— THE TASK —
Copy out exactly the lines from the start of the data to the line containing "module seat_pad_right() on_side(right)". Include both.

— COLLECTED DATA —
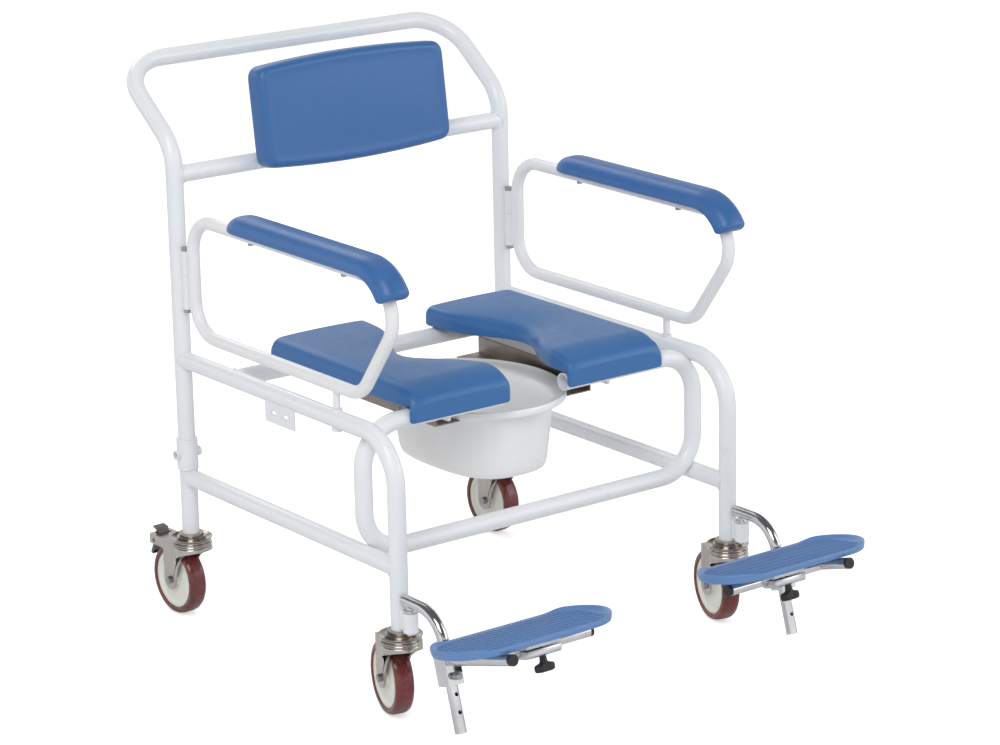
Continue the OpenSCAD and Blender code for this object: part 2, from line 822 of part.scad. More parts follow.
// One ring of a seat pad between x = a and x = b
function seat_ring(y, a, b, z, h) = [
    for (p = crown(b - a, h, seat_power)) [(a + b) / 2 + p[0], y, z + p[1]]
];
module seat_pad() {
    high = seat_top_z - seat_pad_z;
    lip_y = loop_y - tube_r - pad_gap;
    back = seat_pad_rear_y - lip_y;
    color(cushion) skin(concat(
        [for (s = seat_pad_shares) seat_ring(
            seat_pad_rear_y - back * s[0] + (s[0] == 1 ? pad_gap / 2 : 0),
            seat_edge(s[1]), seat_w / 2, seat_pad_z, high * s[2]
        )],
        [for (s = seat_lip_shares) seat_ring(
            lip_y - seat_lip * s[0], seat_edge(0), seat_w / 2,
            seat_pad_z - seat_lip_drop, (high + seat_lip_drop) * s[1]
        )]
    ));
}
module seat_pad_left() on_side(left) seat_pad();
module seat_pad_right() on_side(right) seat_pad();

// Sheet trays under the seat pads, each with a lip turned down at its outer edge
module seat_trays() {
    out = seat_w / 2 - tray_edge;
    near_y = loop_y - tube_r / 2;
    back = seat_rear_y + tube_r / 2 - near_y;
    lip_y = loop_y + tube_r + tray_edge;
    color(steel) both_sides() {
        translate([0, 0, tray_z]) linear_extrude(tray_t) polygon(concat(
            [for (s = seat_pad_shares) if (s[2] == 1)
                [seat_edge(s[1]) + tray_inset, near_y + back * (1 - s[0])]],
            [[out, near_y], [out, near_y + back * (1 - seat_pad_shares[3][0])]]
        ));
        translate([out - tray_t, lip_y, tray_z - tray_lip])
            cube([tray_t, seat_rear_y - tube_r - tray_edge - lip_y, tray_lip]);
    }
}

// Flat bars between the seat tubes
module seat_bearers() {
    color(paint) both_sides() difference() {
        translate([bearer_in - bearer_t / 2, loop_y + bearer_tuck, tray_z - bearer_h])
            cube([bearer_t, seat_rear_y - loop_y - 2 * bearer_tuck, bearer_h]);
        bar_x(loop_y, seat_tube_z, 0, frame_w, cope_d);
        bar_x(seat_rear_y, seat_tube_z, 0, frame_w, cope_d);
    }
}

// Angle runners on the inner faces of the bearers, for the rim of the pan
module pan_runners() {
    front = loop_y + runner_front + bearer_tuck;
    long = seat_rear_y - runner_back + tube_r - front;
    color(steel) both_sides() {
        translate([runner_in - runner_t, front, runner_z]) cube([runner_t, long, runner_h]);
        translate([runner_in - runner_w, front, runner_z])
            cube([runner_w - runner_t, long, runner_t]);
    }
}

// Distance of the pan's middle ahead of the middle of the frame
pan_back = 50;
// Points in each ring of the pan
pan_n = 48;
// Gap between the pan's rim and the shelves it slides on
pan_lift = 0.3;
// Share of the pan's depth at which the underside of its rim lies
pan_lip_share = 0.9;
// Stations of the pan from its underside up and out over the rim. Each is a share of the
// rim's half width, of its half length, of the depth, and the power of its outline
pan_shares = [
    [0.5, 0.7, 0, 2.8], [0.57, 0.77, 0.012, 2.8], [0.602, 0.8, 0.05, 2.8],
    [0.63, 0.825, 0.2, 2.7], [0.655, 0.852, 0.45, 2.6], [0.68, 0.87, 0.7, 2.6],
    [0.69, 0.88, 0.9, 2.6], [0.72, 0.9, 0.945, 2.4], [0.965, 0.972, 0.945, 2],
    [0.97, 0.976, 0.9, 2], [0.995, 0.996, 0.9, 2], [1, 1, 0.96, 2], [0.985, 0.988, 0.99, 2],
    [0.95, 0.96, 1, 2], [0.75, 0.92, 1, 2.3], [0.705, 0.885, 0.985, 2.5],
    [0.66, 0.862, 0.94, 2.6]
];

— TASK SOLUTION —
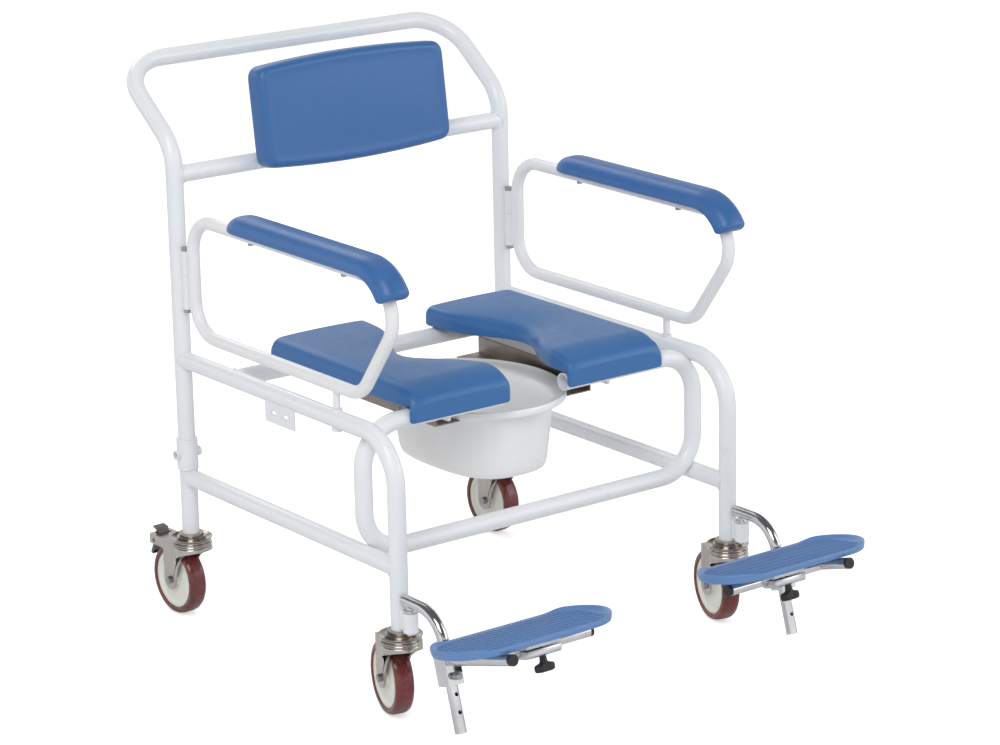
Continue the OpenSCAD and Blender code for this object: part 2, from line 822 of part.scad. More parts follow.
// One ring of a seat pad between x = a and x = b
function seat_ring(y, a, b, z, h) = [
    for (p = crown(b - a, h, seat_power)) [(a + b) / 2 + p[0], y, z + p[1]]
];
module seat_pad() {
    high = seat_top_z - seat_pad_z;
    lip_y = loop_y - tube_r - pad_gap;
    back = seat_pad_rear_y - lip_y;
    color(cushion) skin(concat(
        [for (s = seat_pad_shares) seat_ring(
            seat_pad_rear_y - back * s[0] + (s[0] == 1 ? pad_gap / 2 : 0),
            seat_edge(s[1]), seat_w / 2, seat_pad_z, high * s[2]
        )],
        [for (s = seat_lip_shares) seat_ring(
            lip_y - seat_lip * s[0], seat_edge(0), seat_w / 2,
            seat_pad_z - seat_lip_drop, (high + seat_lip_drop) * s[1]
        )]
    ));
}
module seat_pad_left() on_side(left) seat_pad();
module seat_pad_right() on_side(right) seat_pad();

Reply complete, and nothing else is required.